Let me now quote Ramana Maharshi.

Q. Do you mean to say that I was never even born?
A. Yes, you are now thinking that you are the body and
therefore confuse yourself with its birth and death.
But you are not the body and you have no birth and
death (as Consciousness).
So you do not uphold the theory of rebirth?
A. No. I want to remove your confusion that you will
reborn. It is you who thinks that you will be reborn.

So he taught that theories about reincarnation are based on the false assumption that the individual entity is real. Once this illusion is understood, that the individual is a mind-body system in Consciousness, then after-death theories collapse. Out of compassion and as a concession to ignorant questioners, and rather than destroy their faith by feeding them with more than they could understand, he would say that if one imagined the individual self to be real then eventually it might identify with a new body. But once identification with the mind-body ends then reincarnation theories do not apply. In. these opening chapters the Gita talks about rebirth and it is a doctrine that has great ethical and moral benefits. The sages knew how to govern the majority.

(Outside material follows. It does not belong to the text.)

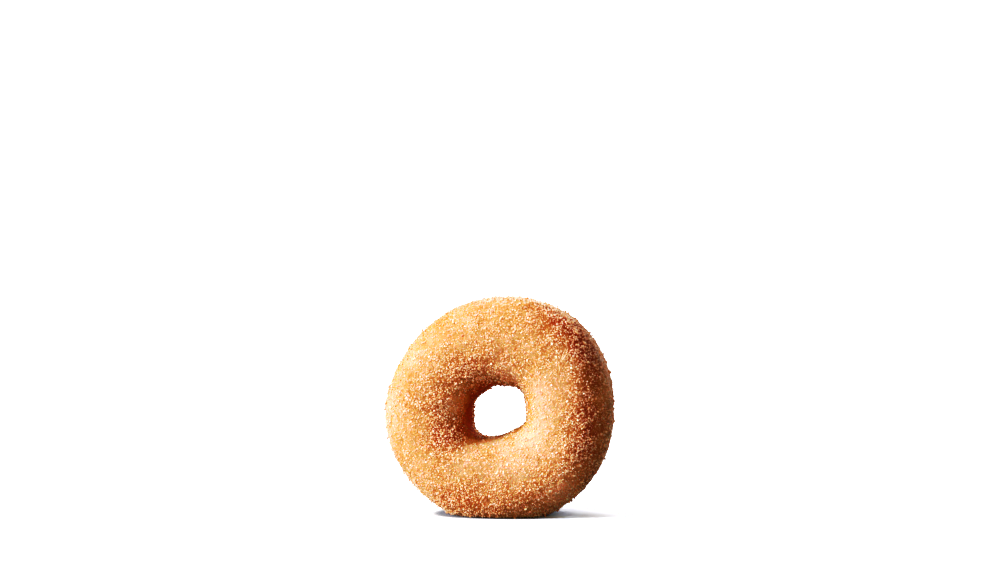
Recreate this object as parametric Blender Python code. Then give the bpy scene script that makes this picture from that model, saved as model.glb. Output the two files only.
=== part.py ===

However, of course, new mind-body organizations are being continuously created for the great "play" of life and death. As Ramesh Balsekar, a devotee of Ramana Maharsi, writes in his commentary on the Gita II.22:
"The impersonal Consciousness casts off worn-out body mind equipment and enters into new ones as part of general evolution."

This implies that at death the subtle body of residual life memories returns to the “pool of Consciousness" and Consciousness has now many qualities to transmigrate into new lives for its own continuance of the "dream of life," or Lila. Inborn talents and tendencies may appear in a new life and residual memories of a past one imagined. This explains child prodigies. Transmigration of souls or subtle bodies is a more tenable theory than reincarnation of egos. Egotism is a product of the brain and rots at death. Consciousness and the subtle body (feelings) leave the body at death and re-enter the pool of Consciousness for the possibility of new actors on the stage of life as we experience it.

Verses 23 - 24
Consciousness, the Self,
Cannot be pierced
By swords or arrows,
Water cannot wet it, Fire cannot burn it,
Nor can the winds dry it.

Consciousness or the Self can be understood as a screen on which the play of life appears. As in a motion picture or television show, the screen is unaffected by what takes place on it. Bombs explode, floods, wars, and violent death happen in the cinema and on TV, but the screen is unaffected.